Stated task ::
Reproduce the section of the listing that begins at the line containing "widest ring up." and finishes at the line containing "cad_parts[node].hide_render = cad_parts[node].hide_viewport". Include both end lines and nothing beyond them.

Source data ::

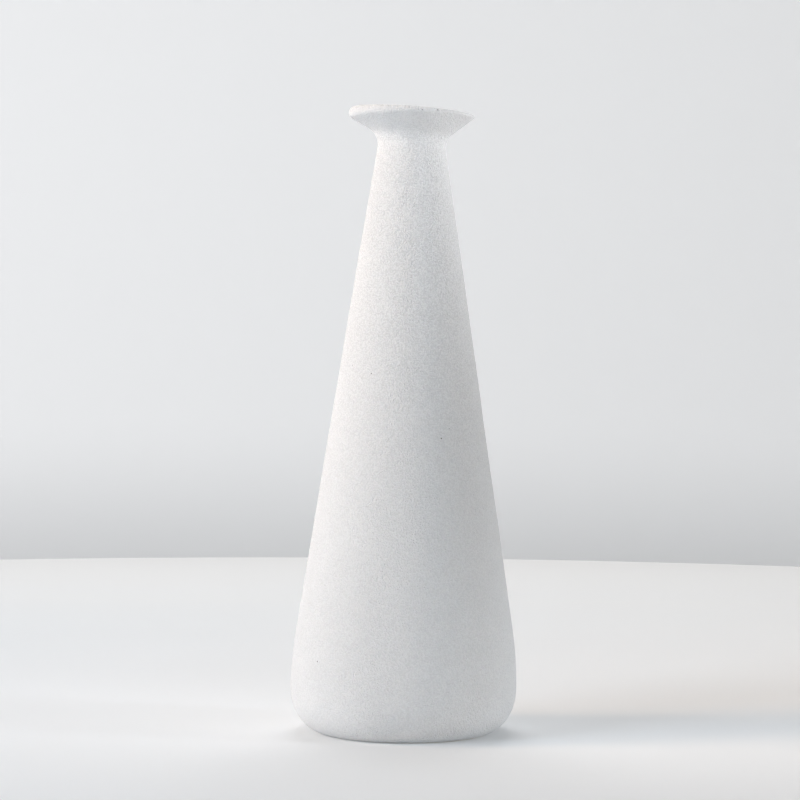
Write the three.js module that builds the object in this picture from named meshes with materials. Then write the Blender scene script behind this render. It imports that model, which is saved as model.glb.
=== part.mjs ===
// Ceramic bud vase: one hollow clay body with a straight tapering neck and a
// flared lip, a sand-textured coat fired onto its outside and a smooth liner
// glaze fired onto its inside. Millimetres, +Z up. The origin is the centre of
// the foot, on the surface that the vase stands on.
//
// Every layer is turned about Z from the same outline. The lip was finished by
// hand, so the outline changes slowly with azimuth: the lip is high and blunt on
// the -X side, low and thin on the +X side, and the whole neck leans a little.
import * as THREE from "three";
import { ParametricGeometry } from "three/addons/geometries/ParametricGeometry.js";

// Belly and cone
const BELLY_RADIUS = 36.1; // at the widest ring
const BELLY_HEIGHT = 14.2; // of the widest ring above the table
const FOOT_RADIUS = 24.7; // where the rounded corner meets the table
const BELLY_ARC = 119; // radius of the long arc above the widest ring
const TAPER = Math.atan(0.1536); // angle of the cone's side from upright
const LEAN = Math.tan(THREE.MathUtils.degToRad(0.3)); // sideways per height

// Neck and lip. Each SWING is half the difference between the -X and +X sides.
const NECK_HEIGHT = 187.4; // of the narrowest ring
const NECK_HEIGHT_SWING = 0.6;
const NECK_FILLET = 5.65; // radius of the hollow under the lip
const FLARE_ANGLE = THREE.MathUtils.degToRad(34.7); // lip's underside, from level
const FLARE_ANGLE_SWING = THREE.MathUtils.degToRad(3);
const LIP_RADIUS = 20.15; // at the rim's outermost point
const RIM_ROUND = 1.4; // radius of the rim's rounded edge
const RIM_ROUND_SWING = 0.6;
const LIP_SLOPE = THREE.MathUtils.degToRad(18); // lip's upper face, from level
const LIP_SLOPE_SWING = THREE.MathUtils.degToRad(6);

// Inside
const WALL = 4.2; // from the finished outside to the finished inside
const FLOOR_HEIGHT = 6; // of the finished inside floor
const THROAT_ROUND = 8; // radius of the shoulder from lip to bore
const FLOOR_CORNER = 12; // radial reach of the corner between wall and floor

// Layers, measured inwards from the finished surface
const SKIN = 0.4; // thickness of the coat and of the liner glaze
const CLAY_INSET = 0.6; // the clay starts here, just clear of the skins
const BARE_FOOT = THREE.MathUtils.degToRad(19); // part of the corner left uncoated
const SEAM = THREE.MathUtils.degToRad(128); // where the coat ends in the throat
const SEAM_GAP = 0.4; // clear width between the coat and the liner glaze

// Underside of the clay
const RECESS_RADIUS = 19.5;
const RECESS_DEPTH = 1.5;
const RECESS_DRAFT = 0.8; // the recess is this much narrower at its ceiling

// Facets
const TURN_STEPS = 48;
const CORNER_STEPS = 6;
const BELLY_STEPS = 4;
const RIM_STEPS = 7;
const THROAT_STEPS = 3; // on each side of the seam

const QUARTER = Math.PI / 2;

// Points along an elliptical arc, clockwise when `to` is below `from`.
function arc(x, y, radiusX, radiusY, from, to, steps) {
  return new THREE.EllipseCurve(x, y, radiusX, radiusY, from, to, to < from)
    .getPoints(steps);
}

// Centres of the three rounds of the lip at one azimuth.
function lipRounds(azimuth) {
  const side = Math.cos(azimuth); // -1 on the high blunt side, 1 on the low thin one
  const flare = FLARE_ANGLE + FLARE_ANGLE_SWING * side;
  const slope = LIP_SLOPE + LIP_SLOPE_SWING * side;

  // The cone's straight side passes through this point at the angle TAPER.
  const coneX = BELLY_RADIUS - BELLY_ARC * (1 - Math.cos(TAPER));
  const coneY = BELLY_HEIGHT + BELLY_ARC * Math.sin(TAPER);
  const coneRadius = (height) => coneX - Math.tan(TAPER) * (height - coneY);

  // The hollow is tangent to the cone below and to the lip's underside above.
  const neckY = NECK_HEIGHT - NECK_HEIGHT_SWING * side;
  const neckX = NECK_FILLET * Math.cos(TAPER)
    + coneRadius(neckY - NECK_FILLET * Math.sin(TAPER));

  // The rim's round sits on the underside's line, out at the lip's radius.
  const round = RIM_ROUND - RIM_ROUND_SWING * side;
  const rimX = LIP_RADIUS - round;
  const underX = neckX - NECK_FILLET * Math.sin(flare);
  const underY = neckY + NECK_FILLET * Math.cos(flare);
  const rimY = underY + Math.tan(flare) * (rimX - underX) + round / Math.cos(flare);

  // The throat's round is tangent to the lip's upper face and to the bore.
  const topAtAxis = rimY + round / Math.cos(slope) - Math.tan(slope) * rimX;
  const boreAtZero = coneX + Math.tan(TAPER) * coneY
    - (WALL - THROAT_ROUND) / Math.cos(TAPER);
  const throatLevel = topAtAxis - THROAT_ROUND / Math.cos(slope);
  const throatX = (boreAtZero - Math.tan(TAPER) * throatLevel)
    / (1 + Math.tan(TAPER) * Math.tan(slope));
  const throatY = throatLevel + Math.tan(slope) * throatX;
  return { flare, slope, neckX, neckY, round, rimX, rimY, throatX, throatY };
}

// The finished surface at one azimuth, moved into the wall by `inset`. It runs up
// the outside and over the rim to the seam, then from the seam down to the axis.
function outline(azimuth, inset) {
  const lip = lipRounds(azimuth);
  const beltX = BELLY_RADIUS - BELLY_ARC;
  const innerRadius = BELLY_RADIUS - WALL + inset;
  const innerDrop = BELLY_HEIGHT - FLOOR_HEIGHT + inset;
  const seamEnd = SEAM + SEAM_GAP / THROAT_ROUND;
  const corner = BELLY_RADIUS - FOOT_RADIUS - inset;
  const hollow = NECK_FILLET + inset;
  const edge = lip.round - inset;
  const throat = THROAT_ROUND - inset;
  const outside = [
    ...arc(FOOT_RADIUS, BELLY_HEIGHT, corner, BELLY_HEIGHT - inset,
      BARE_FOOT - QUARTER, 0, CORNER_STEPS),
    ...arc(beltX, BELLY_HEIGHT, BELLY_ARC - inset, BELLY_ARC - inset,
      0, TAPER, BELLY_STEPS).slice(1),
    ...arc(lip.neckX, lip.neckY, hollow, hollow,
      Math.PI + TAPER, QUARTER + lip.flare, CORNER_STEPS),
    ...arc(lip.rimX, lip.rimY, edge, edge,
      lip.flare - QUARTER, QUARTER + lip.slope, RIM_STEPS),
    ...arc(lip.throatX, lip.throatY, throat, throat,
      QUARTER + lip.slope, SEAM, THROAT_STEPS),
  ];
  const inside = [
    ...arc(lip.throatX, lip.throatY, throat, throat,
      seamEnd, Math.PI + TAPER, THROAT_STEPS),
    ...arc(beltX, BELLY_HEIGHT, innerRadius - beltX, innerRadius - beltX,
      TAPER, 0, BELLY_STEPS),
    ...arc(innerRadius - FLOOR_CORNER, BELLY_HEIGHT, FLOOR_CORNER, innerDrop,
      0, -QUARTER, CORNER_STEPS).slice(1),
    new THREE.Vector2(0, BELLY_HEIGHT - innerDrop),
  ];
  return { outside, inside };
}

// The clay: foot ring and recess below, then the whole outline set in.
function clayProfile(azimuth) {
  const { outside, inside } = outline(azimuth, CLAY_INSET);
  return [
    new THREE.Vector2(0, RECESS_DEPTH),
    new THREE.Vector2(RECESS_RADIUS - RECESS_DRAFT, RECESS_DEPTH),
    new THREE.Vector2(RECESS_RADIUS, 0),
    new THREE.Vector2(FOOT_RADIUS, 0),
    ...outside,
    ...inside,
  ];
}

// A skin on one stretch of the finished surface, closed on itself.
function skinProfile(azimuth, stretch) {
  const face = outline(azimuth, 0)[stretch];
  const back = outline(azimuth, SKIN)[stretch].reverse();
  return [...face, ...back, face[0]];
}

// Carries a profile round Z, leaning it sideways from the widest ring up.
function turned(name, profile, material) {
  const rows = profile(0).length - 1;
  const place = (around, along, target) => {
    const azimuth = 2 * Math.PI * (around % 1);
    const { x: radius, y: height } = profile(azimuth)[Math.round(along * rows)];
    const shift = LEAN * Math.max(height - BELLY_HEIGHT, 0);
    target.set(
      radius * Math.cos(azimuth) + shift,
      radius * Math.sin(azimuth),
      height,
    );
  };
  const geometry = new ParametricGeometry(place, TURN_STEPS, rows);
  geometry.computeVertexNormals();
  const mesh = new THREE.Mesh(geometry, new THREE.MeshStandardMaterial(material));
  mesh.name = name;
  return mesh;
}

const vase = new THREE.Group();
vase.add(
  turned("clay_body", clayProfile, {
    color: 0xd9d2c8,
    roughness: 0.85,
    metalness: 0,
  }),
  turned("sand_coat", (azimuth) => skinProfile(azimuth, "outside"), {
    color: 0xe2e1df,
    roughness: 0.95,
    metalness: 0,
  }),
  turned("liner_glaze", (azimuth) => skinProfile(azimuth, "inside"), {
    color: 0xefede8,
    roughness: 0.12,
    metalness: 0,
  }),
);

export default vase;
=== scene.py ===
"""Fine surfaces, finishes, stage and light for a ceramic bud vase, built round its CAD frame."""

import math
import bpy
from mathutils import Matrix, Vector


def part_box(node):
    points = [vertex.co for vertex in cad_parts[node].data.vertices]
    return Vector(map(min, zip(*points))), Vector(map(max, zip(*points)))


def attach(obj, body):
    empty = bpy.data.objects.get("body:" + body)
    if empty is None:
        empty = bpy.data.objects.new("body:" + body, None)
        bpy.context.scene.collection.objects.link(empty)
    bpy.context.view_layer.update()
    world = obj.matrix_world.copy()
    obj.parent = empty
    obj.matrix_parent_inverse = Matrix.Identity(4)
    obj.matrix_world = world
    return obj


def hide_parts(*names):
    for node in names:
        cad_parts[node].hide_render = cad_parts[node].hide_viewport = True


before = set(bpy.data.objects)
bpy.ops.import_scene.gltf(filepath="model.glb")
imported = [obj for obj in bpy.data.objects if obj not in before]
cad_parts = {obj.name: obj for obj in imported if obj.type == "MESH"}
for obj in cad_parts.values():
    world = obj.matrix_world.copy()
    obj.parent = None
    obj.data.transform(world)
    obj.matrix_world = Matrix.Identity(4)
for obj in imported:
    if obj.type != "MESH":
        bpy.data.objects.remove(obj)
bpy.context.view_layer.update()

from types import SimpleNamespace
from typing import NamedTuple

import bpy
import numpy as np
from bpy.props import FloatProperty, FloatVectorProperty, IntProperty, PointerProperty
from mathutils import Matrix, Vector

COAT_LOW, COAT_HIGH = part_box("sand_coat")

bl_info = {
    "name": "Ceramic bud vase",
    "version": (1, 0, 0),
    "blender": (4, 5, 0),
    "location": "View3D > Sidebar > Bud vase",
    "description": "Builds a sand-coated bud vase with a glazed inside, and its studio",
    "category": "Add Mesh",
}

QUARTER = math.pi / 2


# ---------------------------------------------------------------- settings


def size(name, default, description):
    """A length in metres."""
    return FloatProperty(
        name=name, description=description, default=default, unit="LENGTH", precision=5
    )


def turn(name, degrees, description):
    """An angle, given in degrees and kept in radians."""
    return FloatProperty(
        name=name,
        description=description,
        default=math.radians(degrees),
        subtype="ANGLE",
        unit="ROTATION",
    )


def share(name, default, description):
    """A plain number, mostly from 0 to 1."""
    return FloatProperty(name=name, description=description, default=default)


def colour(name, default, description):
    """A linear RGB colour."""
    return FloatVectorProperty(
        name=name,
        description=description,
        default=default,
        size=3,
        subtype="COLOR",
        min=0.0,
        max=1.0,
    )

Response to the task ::
// Carries a profile round Z, leaning it sideways from the widest ring up.
function turned(name, profile, material) {
  const rows = profile(0).length - 1;
  const place = (around, along, target) => {
    const azimuth = 2 * Math.PI * (around % 1);
    const { x: radius, y: height } = profile(azimuth)[Math.round(along * rows)];
    const shift = LEAN * Math.max(height - BELLY_HEIGHT, 0);
    target.set(
      radius * Math.cos(azimuth) + shift,
      radius * Math.sin(azimuth),
      height,
    );
  };
  const geometry = new ParametricGeometry(place, TURN_STEPS, rows);
  geometry.computeVertexNormals();
  const mesh = new THREE.Mesh(geometry, new THREE.MeshStandardMaterial(material));
  mesh.name = name;
  return mesh;
}

const vase = new THREE.Group();
vase.add(
  turned("clay_body", clayProfile, {
    color: 0xd9d2c8,
    roughness: 0.85,
    metalness: 0,
  }),
  turned("sand_coat", (azimuth) => skinProfile(azimuth, "outside"), {
    color: 0xe2e1df,
    roughness: 0.95,
    metalness: 0,
  }),
  turned("liner_glaze", (azimuth) => skinProfile(azimuth, "inside"), {
    color: 0xefede8,
    roughness: 0.12,
    metalness: 0,
  }),
);

export default vase;
=== scene.py ===
"""Fine surfaces, finishes, stage and light for a ceramic bud vase, built round its CAD frame."""

import math
import bpy
from mathutils import Matrix, Vector


def part_box(node):
    points = [vertex.co for vertex in cad_parts[node].data.vertices]
    return Vector(map(min, zip(*points))), Vector(map(max, zip(*points)))


def attach(obj, body):
    empty = bpy.data.objects.get("body:" + body)
    if empty is None:
        empty = bpy.data.objects.new("body:" + body, None)
        bpy.context.scene.collection.objects.link(empty)
    bpy.context.view_layer.update()
    world = obj.matrix_world.copy()
    obj.parent = empty
    obj.matrix_parent_inverse = Matrix.Identity(4)
    obj.matrix_world = world
    return obj


def hide_parts(*names):
    for node in names:
        cad_parts[node].hide_render = cad_parts[node].hide_viewport = True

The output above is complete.